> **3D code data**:

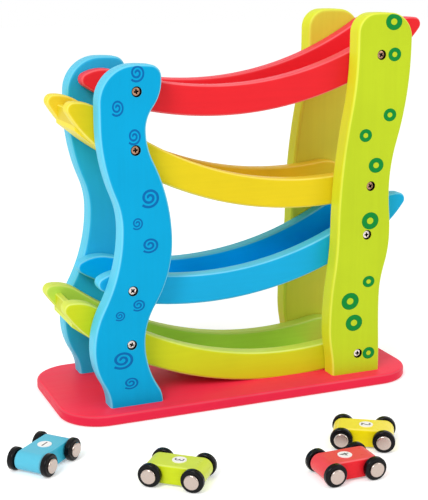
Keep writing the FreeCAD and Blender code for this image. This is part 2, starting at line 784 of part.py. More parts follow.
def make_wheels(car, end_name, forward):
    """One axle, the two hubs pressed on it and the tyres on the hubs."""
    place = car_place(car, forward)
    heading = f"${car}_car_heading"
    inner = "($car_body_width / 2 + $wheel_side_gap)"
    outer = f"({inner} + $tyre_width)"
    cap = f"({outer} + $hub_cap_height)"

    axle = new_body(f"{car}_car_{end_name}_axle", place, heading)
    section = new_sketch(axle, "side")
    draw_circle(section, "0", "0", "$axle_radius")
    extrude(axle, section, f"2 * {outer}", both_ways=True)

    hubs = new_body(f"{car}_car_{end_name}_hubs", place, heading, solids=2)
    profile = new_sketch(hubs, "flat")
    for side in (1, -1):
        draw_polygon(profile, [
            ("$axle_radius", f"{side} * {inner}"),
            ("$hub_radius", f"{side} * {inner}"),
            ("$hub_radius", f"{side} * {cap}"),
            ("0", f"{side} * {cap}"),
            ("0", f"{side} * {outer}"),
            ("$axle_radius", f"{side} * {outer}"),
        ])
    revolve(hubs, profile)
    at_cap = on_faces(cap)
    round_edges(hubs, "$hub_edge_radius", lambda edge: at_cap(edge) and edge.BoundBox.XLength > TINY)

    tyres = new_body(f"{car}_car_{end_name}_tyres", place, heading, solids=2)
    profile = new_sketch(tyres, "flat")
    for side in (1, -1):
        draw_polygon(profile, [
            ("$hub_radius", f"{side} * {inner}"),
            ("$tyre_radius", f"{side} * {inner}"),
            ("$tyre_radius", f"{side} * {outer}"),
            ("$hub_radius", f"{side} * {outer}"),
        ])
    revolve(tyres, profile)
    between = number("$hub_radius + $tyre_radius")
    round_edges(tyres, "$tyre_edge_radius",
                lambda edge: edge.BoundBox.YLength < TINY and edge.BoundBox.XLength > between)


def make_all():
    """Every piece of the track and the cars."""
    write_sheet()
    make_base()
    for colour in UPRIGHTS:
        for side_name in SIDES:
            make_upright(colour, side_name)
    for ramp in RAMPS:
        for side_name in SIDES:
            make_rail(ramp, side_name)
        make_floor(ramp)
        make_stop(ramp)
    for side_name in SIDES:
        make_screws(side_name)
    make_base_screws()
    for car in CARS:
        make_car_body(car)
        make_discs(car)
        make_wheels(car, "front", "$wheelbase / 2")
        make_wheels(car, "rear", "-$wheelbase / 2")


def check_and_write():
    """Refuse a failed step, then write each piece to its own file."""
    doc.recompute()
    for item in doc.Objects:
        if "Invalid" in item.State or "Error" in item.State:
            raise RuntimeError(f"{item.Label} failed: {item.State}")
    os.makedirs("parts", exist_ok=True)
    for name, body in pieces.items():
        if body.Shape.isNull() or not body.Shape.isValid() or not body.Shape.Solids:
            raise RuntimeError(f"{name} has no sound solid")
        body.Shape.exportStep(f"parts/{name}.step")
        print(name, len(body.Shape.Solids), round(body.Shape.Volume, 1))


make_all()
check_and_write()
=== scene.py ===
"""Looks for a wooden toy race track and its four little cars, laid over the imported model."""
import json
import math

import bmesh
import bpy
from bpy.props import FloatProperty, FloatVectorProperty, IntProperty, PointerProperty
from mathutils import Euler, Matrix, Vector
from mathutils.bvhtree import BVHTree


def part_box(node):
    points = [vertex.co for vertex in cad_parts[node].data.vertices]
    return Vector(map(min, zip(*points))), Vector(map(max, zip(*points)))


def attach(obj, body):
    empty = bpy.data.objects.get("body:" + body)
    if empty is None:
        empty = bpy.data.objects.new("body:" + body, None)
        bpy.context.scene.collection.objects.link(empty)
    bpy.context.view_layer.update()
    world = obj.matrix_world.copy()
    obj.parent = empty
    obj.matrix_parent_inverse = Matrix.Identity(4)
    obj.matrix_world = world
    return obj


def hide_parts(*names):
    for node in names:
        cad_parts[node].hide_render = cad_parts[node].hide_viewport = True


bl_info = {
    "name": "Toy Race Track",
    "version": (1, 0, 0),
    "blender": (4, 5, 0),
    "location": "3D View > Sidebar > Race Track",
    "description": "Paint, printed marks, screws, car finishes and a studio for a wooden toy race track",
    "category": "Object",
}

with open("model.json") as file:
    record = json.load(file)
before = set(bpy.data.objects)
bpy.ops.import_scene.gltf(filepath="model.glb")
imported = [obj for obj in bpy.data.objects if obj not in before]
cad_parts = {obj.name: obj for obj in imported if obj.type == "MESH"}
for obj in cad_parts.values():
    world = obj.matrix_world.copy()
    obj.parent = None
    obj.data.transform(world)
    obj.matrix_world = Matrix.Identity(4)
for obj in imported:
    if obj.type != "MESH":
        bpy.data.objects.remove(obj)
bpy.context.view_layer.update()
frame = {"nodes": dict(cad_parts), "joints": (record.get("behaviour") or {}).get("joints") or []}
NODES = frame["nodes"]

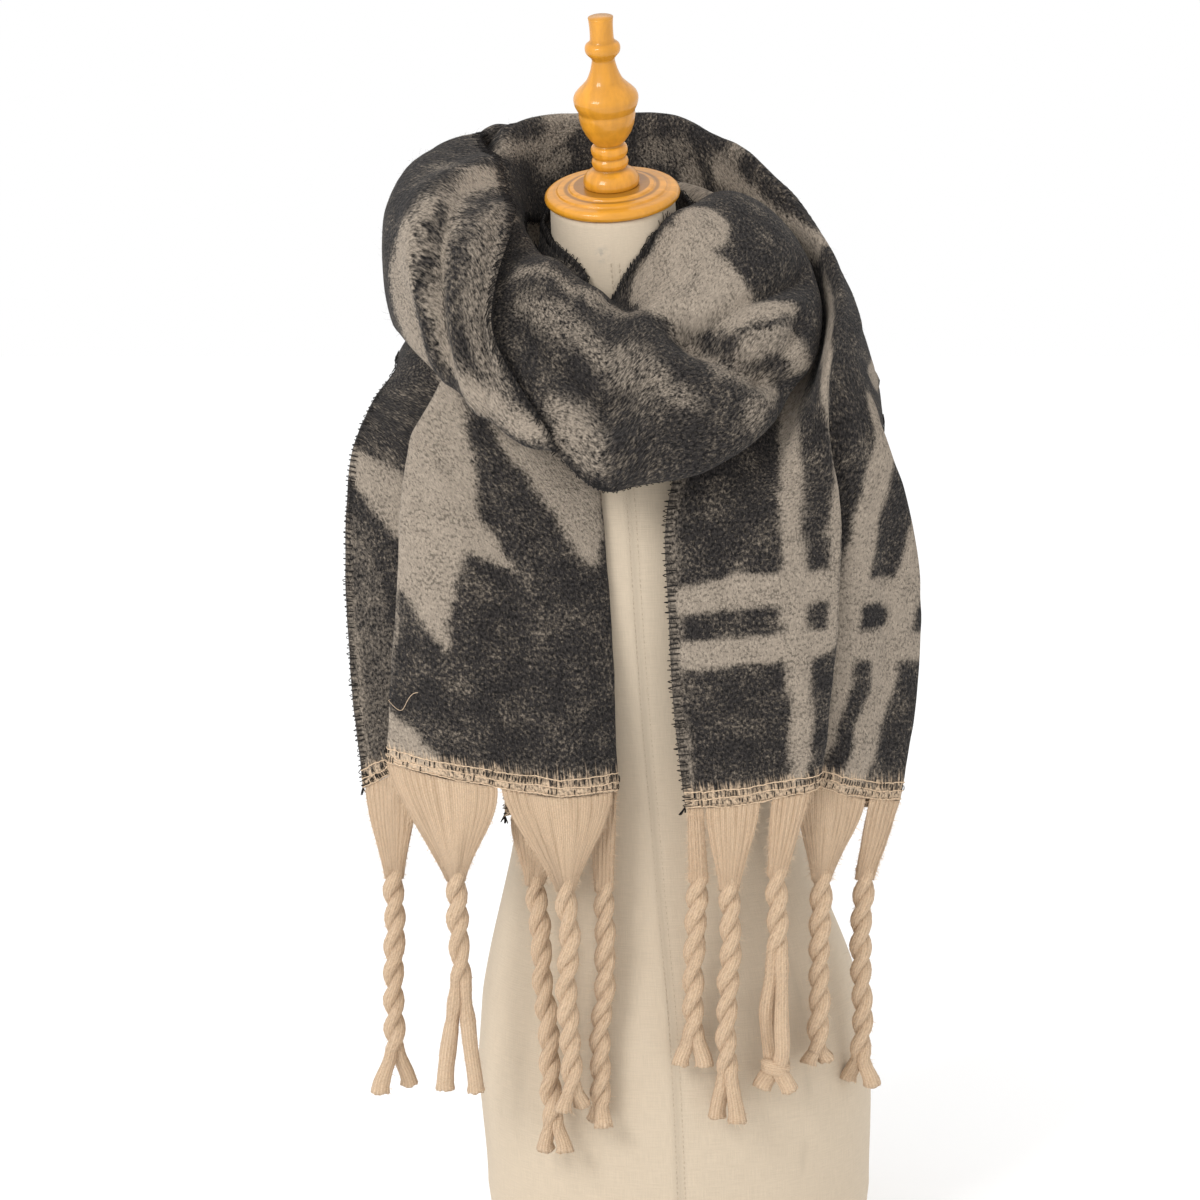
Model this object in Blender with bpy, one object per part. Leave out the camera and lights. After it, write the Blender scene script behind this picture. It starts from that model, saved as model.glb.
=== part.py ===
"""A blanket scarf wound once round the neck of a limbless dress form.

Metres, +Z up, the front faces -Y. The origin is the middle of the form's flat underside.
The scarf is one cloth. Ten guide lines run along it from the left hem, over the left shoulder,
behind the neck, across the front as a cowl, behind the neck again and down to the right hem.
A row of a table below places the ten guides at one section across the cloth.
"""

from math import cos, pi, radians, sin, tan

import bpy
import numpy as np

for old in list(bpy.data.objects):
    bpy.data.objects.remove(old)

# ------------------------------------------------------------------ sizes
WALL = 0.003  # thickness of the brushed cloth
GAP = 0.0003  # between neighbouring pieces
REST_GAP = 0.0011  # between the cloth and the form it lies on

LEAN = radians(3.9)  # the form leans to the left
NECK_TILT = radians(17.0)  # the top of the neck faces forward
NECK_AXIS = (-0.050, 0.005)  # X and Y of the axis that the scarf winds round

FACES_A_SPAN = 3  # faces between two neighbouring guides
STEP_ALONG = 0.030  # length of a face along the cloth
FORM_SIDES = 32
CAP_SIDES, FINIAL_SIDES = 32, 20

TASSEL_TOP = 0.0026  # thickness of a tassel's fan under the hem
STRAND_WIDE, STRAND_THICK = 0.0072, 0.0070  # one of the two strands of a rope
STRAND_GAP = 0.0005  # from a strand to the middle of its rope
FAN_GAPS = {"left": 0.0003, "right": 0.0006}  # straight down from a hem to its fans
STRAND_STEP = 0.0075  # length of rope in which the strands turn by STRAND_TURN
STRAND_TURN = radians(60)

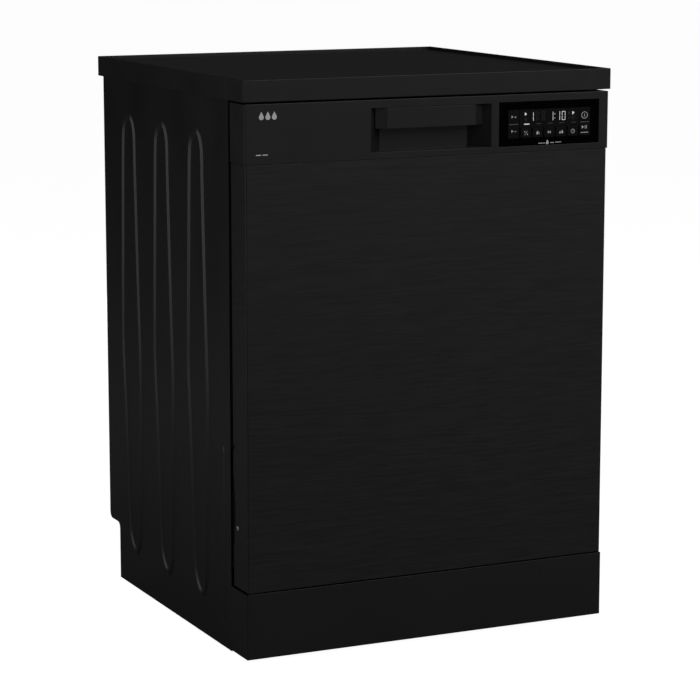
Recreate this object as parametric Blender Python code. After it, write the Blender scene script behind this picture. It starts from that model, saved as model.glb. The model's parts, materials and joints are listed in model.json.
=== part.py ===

> **Exercise**: Of the lines in this listing, report how many contain the string "None", and give the number only.

> **Full output**: 3